# Start of Dataset extract
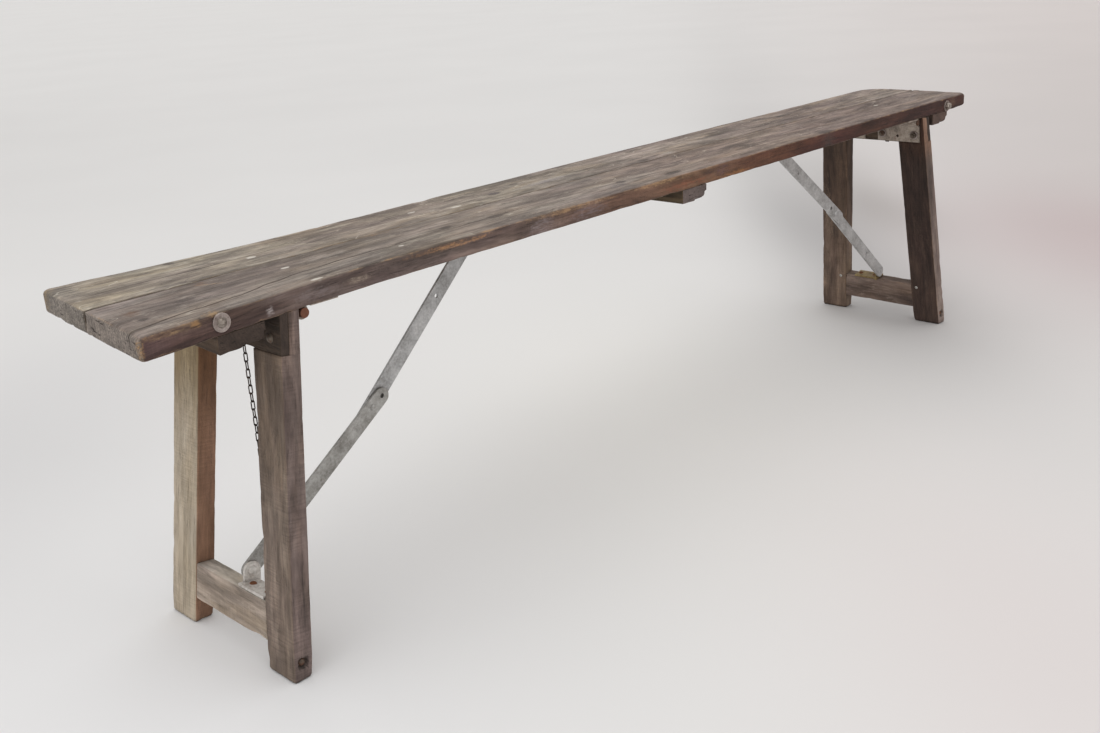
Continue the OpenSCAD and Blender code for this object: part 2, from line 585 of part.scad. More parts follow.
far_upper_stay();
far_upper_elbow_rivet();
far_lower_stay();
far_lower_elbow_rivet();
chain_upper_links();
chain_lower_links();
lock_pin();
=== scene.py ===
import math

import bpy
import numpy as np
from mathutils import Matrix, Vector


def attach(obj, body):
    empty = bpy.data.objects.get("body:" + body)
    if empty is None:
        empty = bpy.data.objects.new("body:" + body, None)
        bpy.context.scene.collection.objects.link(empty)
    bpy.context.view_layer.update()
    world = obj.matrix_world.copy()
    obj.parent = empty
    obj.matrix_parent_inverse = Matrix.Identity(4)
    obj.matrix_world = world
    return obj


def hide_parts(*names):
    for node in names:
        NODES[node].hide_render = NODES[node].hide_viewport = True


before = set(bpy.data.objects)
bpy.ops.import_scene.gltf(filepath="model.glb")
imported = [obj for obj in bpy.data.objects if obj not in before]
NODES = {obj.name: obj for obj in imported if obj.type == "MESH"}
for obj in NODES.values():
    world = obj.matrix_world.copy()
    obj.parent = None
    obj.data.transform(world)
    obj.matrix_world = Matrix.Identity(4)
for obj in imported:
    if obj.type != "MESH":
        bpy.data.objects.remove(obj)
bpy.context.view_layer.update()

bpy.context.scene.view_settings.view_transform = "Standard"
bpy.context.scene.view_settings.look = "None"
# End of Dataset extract
_To be done_.
Reproduce the lines word for word, starting at the one holding "before = set(bpy.data.objects)" and ending at the final line of the material above.

_Answer below_.
before = set(bpy.data.objects)
bpy.ops.import_scene.gltf(filepath="model.glb")
imported = [obj for obj in bpy.data.objects if obj not in before]
NODES = {obj.name: obj for obj in imported if obj.type == "MESH"}
for obj in NODES.values():
    world = obj.matrix_world.copy()
    obj.parent = None
    obj.data.transform(world)
    obj.matrix_world = Matrix.Identity(4)
for obj in imported:
    if obj.type != "MESH":
        bpy.data.objects.remove(obj)
bpy.context.view_layer.update()

bpy.context.scene.view_settings.view_transform = "Standard"
bpy.context.scene.view_settings.look = "None"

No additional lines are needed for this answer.